━━━━━ Source data
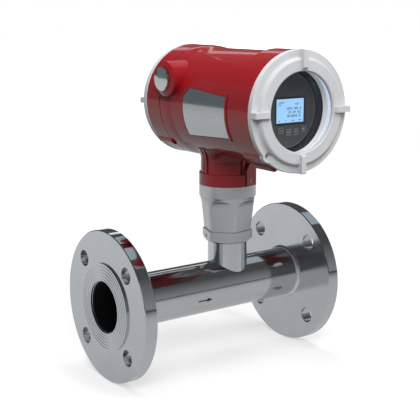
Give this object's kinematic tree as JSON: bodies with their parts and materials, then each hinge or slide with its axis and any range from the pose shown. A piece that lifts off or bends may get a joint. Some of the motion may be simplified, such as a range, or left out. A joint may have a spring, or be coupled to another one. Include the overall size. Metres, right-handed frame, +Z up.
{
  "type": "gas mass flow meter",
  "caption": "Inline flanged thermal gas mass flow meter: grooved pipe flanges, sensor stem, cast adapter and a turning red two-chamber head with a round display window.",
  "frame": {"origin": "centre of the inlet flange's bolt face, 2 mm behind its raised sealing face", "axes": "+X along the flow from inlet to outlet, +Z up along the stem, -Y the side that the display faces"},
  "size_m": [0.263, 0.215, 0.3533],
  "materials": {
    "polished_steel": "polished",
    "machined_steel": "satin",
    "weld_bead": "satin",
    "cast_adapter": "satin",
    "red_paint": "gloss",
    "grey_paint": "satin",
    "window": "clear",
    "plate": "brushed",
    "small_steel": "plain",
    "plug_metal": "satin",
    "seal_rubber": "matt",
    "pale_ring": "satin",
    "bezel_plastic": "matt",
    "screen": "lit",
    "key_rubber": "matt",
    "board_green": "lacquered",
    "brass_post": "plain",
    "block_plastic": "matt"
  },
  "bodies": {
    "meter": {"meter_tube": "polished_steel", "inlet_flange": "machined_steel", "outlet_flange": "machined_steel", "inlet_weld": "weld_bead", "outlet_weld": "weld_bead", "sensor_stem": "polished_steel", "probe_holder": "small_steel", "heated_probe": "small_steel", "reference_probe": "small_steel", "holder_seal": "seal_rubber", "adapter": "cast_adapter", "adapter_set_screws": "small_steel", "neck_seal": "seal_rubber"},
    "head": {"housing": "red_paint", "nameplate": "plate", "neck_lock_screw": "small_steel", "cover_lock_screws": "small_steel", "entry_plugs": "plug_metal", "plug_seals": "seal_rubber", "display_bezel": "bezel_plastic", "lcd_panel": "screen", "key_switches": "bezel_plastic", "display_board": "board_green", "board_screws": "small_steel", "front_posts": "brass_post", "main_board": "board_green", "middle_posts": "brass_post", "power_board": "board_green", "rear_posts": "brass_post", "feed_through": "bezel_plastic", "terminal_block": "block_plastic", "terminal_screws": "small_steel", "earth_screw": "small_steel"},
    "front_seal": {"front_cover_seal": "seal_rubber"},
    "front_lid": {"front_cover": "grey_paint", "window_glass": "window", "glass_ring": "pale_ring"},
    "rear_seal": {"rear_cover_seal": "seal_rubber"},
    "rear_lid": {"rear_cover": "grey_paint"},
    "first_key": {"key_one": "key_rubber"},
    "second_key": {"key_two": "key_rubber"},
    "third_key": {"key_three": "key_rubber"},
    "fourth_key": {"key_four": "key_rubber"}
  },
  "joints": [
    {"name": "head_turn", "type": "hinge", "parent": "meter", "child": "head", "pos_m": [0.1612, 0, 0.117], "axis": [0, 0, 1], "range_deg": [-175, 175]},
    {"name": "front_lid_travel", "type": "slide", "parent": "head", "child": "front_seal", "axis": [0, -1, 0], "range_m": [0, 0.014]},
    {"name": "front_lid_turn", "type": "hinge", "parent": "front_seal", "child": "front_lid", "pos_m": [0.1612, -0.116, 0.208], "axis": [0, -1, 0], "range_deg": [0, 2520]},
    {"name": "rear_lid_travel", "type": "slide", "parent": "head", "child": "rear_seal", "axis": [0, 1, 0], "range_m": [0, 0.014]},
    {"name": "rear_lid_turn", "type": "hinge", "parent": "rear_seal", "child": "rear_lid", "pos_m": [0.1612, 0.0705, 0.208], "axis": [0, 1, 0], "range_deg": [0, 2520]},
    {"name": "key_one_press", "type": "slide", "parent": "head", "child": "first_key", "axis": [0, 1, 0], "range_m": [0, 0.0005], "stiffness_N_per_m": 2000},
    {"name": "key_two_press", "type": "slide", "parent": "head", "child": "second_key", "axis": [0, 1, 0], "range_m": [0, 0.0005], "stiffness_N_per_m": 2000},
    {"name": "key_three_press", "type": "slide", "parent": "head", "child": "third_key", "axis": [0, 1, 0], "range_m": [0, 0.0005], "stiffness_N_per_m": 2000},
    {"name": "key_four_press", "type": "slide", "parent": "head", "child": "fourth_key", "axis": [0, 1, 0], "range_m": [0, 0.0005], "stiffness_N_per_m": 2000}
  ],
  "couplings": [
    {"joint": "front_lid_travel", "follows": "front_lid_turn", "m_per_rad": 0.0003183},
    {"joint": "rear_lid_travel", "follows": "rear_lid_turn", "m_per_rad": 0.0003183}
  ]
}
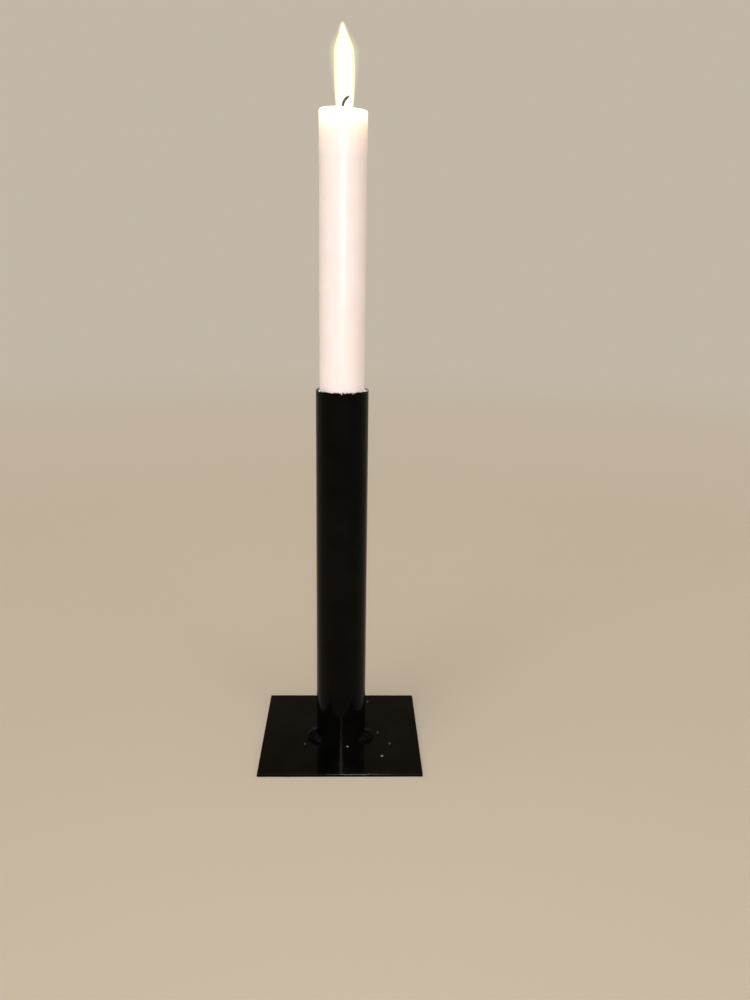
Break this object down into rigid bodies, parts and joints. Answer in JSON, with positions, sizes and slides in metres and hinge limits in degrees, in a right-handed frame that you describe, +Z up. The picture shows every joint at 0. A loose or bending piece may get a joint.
━━━━━━━━━━
* What you need to do
Take the entries above and copy them out exactly.

* Correct output
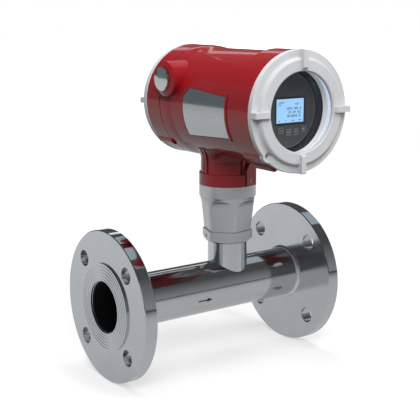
Give this object's kinematic tree as JSON: bodies with their parts and materials, then each hinge or slide with its axis and any range from the pose shown. A piece that lifts off or bends may get a joint. Some of the motion may be simplified, such as a range, or left out. A joint may have a spring, or be coupled to another one. Include the overall size. Metres, right-handed frame, +Z up.
{
  "type": "gas mass flow meter",
  "caption": "Inline flanged thermal gas mass flow meter: grooved pipe flanges, sensor stem, cast adapter and a turning red two-chamber head with a round display window.",
  "frame": {"origin": "centre of the inlet flange's bolt face, 2 mm behind its raised sealing face", "axes": "+X along the flow from inlet to outlet, +Z up along the stem, -Y the side that the display faces"},
  "size_m": [0.263, 0.215, 0.3533],
  "materials": {
    "polished_steel": "polished",
    "machined_steel": "satin",
    "weld_bead": "satin",
    "cast_adapter": "satin",
    "red_paint": "gloss",
    "grey_paint": "satin",
    "window": "clear",
    "plate": "brushed",
    "small_steel": "plain",
    "plug_metal": "satin",
    "seal_rubber": "matt",
    "pale_ring": "satin",
    "bezel_plastic": "matt",
    "screen": "lit",
    "key_rubber": "matt",
    "board_green": "lacquered",
    "brass_post": "plain",
    "block_plastic": "matt"
  },
  "bodies": {
    "meter": {"meter_tube": "polished_steel", "inlet_flange": "machined_steel", "outlet_flange": "machined_steel", "inlet_weld": "weld_bead", "outlet_weld": "weld_bead", "sensor_stem": "polished_steel", "probe_holder": "small_steel", "heated_probe": "small_steel", "reference_probe": "small_steel", "holder_seal": "seal_rubber", "adapter": "cast_adapter", "adapter_set_screws": "small_steel", "neck_seal": "seal_rubber"},
    "head": {"housing": "red_paint", "nameplate": "plate", "neck_lock_screw": "small_steel", "cover_lock_screws": "small_steel", "entry_plugs": "plug_metal", "plug_seals": "seal_rubber", "display_bezel": "bezel_plastic", "lcd_panel": "screen", "key_switches": "bezel_plastic", "display_board": "board_green", "board_screws": "small_steel", "front_posts": "brass_post", "main_board": "board_green", "middle_posts": "brass_post", "power_board": "board_green", "rear_posts": "brass_post", "feed_through": "bezel_plastic", "terminal_block": "block_plastic", "terminal_screws": "small_steel", "earth_screw": "small_steel"},
    "front_seal": {"front_cover_seal": "seal_rubber"},
    "front_lid": {"front_cover": "grey_paint", "window_glass": "window", "glass_ring": "pale_ring"},
    "rear_seal": {"rear_cover_seal": "seal_rubber"},
    "rear_lid": {"rear_cover": "grey_paint"},
    "first_key": {"key_one": "key_rubber"},
    "second_key": {"key_two": "key_rubber"},
    "third_key": {"key_three": "key_rubber"},
    "fourth_key": {"key_four": "key_rubber"}
  },
  "joints": [
    {"name": "head_turn", "type": "hinge", "parent": "meter", "child": "head", "pos_m": [0.1612, 0, 0.117], "axis": [0, 0, 1], "range_deg": [-175, 175]},
    {"name": "front_lid_travel", "type": "slide", "parent": "head", "child": "front_seal", "axis": [0, -1, 0], "range_m": [0, 0.014]},
    {"name": "front_lid_turn", "type": "hinge", "parent": "front_seal", "child": "front_lid", "pos_m": [0.1612, -0.116, 0.208], "axis": [0, -1, 0], "range_deg": [0, 2520]},
    {"name": "rear_lid_travel", "type": "slide", "parent": "head", "child": "rear_seal", "axis": [0, 1, 0], "range_m": [0, 0.014]},
    {"name": "rear_lid_turn", "type": "hinge", "parent": "rear_seal", "child": "rear_lid", "pos_m": [0.1612, 0.0705, 0.208], "axis": [0, 1, 0], "range_deg": [0, 2520]},
    {"name": "key_one_press", "type": "slide", "parent": "head", "child": "first_key", "axis": [0, 1, 0], "range_m": [0, 0.0005], "stiffness_N_per_m": 2000},
    {"name": "key_two_press", "type": "slide", "parent": "head", "child": "second_key", "axis": [0, 1, 0], "range_m": [0, 0.0005], "stiffness_N_per_m": 2000},
    {"name": "key_three_press", "type": "slide", "parent": "head", "child": "third_key", "axis": [0, 1, 0], "range_m": [0, 0.0005], "stiffness_N_per_m": 2000},
    {"name": "key_four_press", "type": "slide", "parent": "head", "child": "fourth_key", "axis": [0, 1, 0], "range_m": [0, 0.0005], "stiffness_N_per_m": 2000}
  ],
  "couplings": [
    {"joint": "front_lid_travel", "follows": "front_lid_turn", "m_per_rad": 0.0003183},
    {"joint": "rear_lid_travel", "follows": "rear_lid_turn", "m_per_rad": 0.0003183}
  ]
}
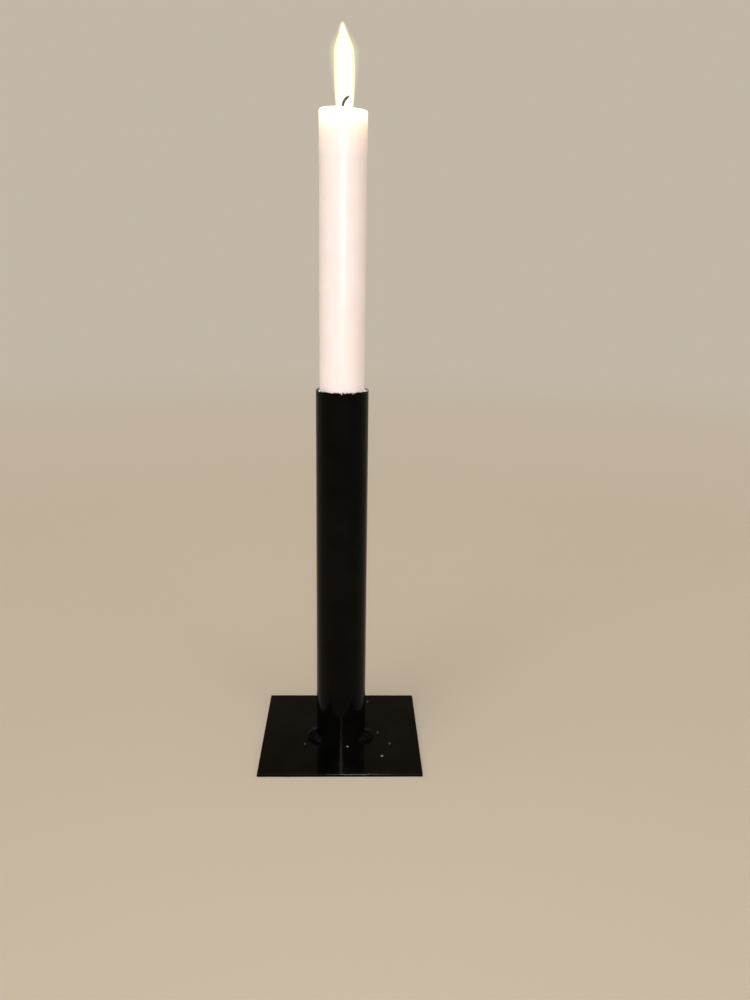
Break this object down into rigid bodies, parts and joints. Answer in JSON, with positions, sizes and slides in metres and hinge limits in degrees, in a right-handed frame that you describe, +Z up. The picture shows every joint at 0. A loose or bending piece may get a joint.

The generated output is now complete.